• _AIM_
Begin with the first line of the listing and quote every line through the one containing "return points"; give only those lines.

• _INFORMATION SHOWN_
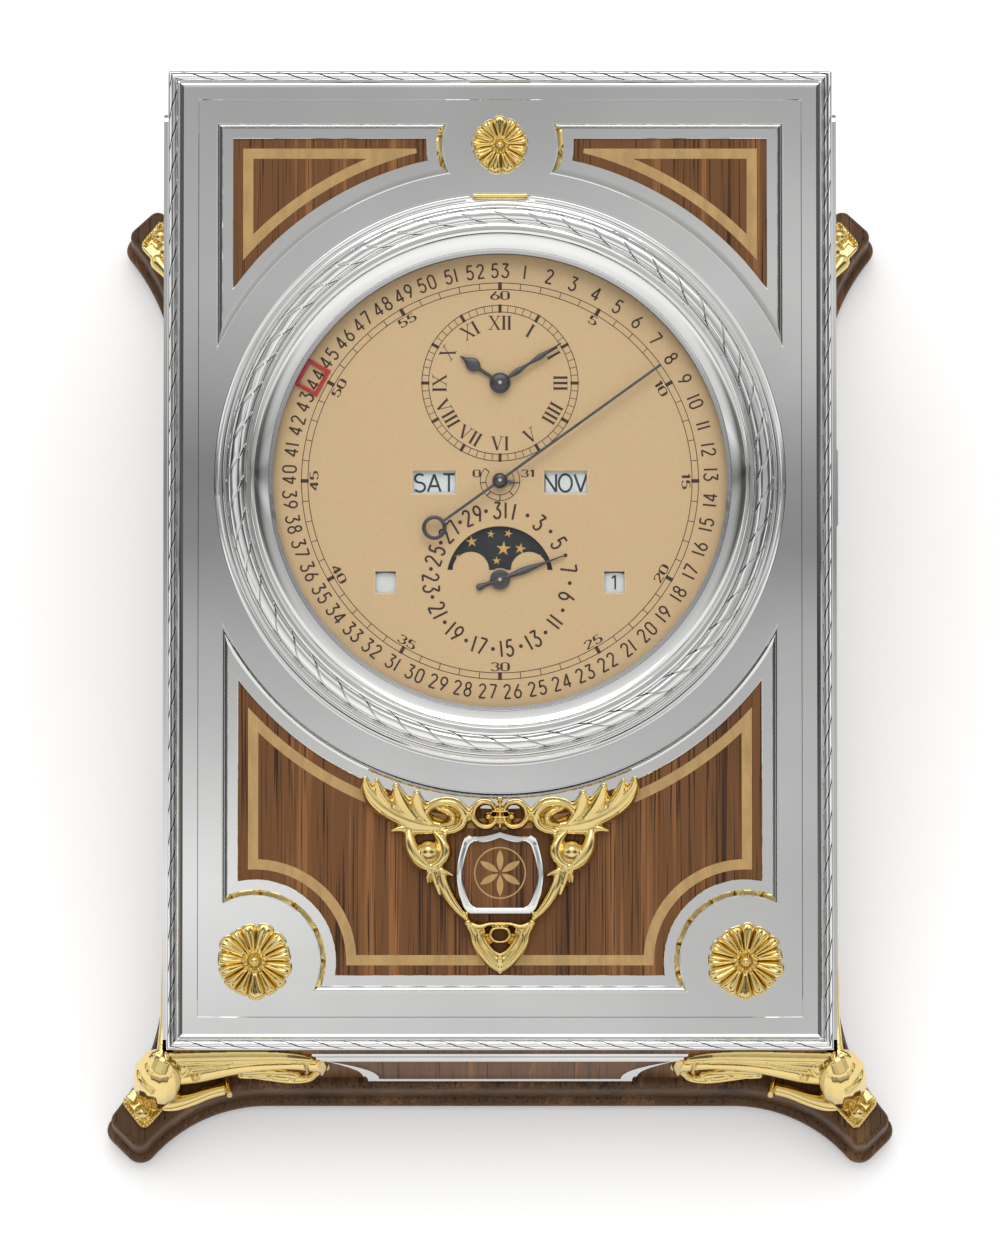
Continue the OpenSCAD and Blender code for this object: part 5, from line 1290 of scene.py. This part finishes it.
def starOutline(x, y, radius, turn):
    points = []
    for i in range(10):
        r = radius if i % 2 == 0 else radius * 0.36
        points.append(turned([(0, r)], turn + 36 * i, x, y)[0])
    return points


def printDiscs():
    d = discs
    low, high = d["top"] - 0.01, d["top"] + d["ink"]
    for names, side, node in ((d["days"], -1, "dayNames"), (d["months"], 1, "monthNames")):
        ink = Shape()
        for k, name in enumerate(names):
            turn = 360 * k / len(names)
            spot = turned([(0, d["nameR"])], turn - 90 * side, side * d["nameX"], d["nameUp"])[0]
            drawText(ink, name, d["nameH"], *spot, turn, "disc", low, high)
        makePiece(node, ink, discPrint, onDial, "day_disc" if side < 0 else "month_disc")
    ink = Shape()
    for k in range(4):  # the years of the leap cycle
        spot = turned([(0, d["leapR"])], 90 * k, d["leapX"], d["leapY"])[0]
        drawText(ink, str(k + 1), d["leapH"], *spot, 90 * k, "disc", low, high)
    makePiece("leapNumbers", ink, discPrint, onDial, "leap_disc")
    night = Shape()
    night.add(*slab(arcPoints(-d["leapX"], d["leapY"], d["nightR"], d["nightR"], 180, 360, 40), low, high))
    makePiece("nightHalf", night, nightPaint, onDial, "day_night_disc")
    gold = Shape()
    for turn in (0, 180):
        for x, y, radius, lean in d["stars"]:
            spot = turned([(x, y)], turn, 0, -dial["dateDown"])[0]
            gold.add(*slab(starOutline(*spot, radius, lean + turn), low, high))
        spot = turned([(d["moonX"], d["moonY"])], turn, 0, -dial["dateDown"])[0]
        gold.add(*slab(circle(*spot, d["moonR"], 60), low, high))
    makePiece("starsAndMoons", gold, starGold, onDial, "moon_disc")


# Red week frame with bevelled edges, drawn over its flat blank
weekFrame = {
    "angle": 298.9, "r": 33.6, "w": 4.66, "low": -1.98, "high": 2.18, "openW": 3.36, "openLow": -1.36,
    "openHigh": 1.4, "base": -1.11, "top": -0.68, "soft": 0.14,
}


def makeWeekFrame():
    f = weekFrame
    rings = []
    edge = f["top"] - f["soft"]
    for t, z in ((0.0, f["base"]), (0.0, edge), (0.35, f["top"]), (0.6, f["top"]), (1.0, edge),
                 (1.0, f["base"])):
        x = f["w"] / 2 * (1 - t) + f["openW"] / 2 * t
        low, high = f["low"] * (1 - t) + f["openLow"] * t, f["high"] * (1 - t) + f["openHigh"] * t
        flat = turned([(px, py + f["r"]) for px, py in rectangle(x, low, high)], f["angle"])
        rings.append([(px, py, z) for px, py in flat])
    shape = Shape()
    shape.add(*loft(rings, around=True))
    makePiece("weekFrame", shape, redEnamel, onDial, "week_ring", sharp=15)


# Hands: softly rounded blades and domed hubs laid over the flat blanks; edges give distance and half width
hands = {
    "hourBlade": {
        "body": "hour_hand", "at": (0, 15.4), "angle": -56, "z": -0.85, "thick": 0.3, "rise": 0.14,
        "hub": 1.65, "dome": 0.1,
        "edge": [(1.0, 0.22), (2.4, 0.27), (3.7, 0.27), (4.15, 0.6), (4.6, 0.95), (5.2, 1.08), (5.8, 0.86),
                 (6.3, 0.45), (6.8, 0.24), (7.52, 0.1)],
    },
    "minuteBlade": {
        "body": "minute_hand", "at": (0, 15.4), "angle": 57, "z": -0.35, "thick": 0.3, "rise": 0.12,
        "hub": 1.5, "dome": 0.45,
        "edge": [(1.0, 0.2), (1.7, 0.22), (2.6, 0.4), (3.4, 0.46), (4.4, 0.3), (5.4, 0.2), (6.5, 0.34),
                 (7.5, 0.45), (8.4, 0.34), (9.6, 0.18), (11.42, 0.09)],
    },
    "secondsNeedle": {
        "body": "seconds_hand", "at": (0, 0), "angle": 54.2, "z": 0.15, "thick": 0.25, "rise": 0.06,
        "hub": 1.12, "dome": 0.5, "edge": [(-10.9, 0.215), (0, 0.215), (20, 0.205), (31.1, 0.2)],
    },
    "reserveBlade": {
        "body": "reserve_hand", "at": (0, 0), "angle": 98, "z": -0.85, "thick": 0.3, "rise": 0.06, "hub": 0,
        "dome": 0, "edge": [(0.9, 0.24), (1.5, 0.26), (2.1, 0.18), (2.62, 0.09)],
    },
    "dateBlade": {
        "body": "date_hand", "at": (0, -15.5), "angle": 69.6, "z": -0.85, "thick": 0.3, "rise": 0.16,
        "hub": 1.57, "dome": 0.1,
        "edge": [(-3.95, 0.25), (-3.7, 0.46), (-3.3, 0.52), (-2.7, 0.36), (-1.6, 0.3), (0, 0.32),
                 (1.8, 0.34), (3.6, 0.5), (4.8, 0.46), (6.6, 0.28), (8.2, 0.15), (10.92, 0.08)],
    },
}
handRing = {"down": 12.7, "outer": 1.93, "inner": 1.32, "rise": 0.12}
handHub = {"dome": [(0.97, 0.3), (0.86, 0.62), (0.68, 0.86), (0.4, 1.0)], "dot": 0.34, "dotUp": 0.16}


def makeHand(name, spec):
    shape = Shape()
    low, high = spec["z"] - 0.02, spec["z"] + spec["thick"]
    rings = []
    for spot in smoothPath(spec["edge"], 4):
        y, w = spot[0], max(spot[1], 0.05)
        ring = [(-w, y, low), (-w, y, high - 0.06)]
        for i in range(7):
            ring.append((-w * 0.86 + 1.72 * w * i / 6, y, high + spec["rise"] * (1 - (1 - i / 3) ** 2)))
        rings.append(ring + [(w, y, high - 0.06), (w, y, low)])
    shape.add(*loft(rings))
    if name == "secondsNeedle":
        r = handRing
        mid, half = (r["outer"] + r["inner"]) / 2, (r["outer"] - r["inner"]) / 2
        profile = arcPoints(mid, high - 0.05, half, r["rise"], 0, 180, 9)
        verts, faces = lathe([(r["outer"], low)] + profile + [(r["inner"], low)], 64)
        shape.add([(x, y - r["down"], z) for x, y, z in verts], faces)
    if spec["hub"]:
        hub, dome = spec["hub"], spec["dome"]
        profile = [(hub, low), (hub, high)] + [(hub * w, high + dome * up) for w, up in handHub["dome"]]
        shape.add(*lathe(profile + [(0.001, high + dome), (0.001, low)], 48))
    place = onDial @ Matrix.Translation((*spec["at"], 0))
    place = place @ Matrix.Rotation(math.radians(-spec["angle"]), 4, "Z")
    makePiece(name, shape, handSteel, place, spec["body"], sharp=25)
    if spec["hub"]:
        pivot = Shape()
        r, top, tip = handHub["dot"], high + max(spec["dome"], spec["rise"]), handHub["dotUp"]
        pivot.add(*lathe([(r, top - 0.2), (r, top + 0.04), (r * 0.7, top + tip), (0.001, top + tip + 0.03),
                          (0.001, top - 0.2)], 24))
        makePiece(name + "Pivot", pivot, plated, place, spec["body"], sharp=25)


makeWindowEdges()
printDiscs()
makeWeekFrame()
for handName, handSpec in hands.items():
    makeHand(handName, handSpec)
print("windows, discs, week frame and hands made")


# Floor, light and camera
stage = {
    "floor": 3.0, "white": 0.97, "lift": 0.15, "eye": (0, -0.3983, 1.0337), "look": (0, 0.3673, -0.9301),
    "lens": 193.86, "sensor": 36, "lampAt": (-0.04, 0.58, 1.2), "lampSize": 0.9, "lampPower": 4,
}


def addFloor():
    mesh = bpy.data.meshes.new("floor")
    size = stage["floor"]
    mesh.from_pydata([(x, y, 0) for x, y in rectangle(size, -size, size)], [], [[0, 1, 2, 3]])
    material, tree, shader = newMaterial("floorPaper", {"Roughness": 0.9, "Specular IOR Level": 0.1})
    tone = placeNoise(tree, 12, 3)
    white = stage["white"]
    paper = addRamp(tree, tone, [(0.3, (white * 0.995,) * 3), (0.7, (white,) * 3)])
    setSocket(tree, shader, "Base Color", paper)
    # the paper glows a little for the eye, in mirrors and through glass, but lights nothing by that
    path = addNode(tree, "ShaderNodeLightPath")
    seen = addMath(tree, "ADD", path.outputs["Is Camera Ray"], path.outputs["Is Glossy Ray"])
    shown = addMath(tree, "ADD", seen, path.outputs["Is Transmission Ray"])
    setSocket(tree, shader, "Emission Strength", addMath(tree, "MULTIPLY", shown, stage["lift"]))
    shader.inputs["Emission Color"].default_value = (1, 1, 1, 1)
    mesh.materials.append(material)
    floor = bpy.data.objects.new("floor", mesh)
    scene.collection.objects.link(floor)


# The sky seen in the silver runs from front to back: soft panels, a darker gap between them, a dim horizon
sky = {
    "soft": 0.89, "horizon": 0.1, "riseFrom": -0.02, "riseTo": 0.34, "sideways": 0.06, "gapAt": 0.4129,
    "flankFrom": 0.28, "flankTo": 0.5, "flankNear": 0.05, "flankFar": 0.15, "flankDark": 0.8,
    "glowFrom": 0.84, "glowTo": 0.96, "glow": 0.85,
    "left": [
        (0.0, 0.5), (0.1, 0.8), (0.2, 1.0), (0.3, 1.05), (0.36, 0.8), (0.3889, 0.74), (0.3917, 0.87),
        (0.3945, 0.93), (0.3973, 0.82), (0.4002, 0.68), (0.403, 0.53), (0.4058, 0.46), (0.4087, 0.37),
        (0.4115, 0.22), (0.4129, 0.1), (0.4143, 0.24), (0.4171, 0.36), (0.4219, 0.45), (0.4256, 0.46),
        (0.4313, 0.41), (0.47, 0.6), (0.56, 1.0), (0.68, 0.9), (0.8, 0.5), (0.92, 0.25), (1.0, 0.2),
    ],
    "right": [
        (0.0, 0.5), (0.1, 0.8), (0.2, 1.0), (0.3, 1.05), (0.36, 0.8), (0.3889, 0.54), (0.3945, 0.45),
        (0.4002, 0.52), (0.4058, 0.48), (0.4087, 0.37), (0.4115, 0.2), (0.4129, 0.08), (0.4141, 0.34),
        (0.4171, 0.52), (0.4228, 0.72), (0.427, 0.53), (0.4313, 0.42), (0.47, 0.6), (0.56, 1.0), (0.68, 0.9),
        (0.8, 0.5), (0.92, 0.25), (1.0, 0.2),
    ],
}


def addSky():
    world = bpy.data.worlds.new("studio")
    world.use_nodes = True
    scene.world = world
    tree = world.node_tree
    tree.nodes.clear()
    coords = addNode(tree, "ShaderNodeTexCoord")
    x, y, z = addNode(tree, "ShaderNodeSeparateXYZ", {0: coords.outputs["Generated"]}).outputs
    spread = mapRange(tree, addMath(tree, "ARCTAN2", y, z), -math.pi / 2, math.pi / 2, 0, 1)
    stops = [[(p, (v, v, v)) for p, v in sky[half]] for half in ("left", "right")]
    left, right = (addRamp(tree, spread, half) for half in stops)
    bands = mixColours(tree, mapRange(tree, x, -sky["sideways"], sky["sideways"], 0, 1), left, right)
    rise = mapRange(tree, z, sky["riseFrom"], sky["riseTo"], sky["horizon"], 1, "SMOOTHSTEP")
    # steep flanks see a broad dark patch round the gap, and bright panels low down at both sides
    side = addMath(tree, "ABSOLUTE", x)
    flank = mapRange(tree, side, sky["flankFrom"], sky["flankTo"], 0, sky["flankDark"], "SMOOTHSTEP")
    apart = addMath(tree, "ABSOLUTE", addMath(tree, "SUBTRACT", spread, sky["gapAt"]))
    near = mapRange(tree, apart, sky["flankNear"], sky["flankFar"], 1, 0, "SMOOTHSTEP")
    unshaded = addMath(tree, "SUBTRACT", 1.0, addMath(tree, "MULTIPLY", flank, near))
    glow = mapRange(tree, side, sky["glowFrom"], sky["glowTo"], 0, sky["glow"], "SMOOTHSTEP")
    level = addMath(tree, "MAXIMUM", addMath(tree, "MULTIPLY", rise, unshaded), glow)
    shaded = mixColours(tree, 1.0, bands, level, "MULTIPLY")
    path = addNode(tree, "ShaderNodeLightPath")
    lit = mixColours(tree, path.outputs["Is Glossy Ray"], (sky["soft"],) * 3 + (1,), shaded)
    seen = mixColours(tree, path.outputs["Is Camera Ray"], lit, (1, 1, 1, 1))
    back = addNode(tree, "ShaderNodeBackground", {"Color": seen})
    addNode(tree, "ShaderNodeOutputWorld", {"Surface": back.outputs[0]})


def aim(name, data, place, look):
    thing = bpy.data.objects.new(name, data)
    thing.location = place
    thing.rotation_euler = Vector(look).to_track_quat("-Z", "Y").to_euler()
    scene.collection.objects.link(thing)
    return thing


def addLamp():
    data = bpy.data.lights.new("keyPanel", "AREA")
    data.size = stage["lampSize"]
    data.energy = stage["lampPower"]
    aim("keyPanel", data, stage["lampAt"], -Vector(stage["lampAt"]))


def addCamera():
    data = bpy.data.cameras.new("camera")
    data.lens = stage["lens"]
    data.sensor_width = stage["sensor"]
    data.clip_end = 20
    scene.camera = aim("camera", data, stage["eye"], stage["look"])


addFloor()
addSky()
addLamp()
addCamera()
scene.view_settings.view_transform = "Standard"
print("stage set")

• _FULL SOLUTION_
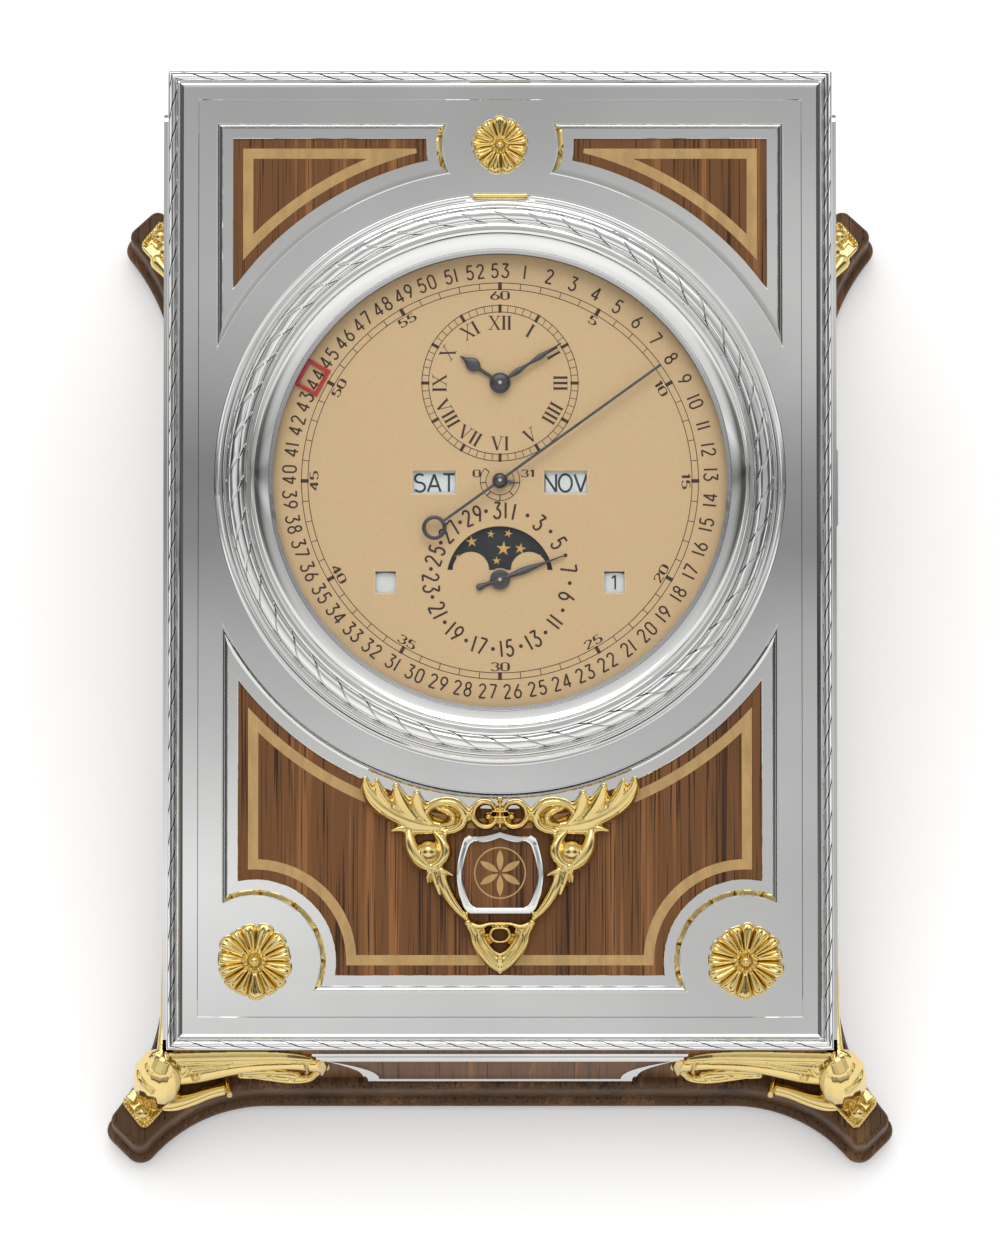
Continue the OpenSCAD and Blender code for this object: part 5, from line 1290 of scene.py. This part finishes it.
def starOutline(x, y, radius, turn):
    points = []
    for i in range(10):
        r = radius if i % 2 == 0 else radius * 0.36
        points.append(turned([(0, r)], turn + 36 * i, x, y)[0])
    return points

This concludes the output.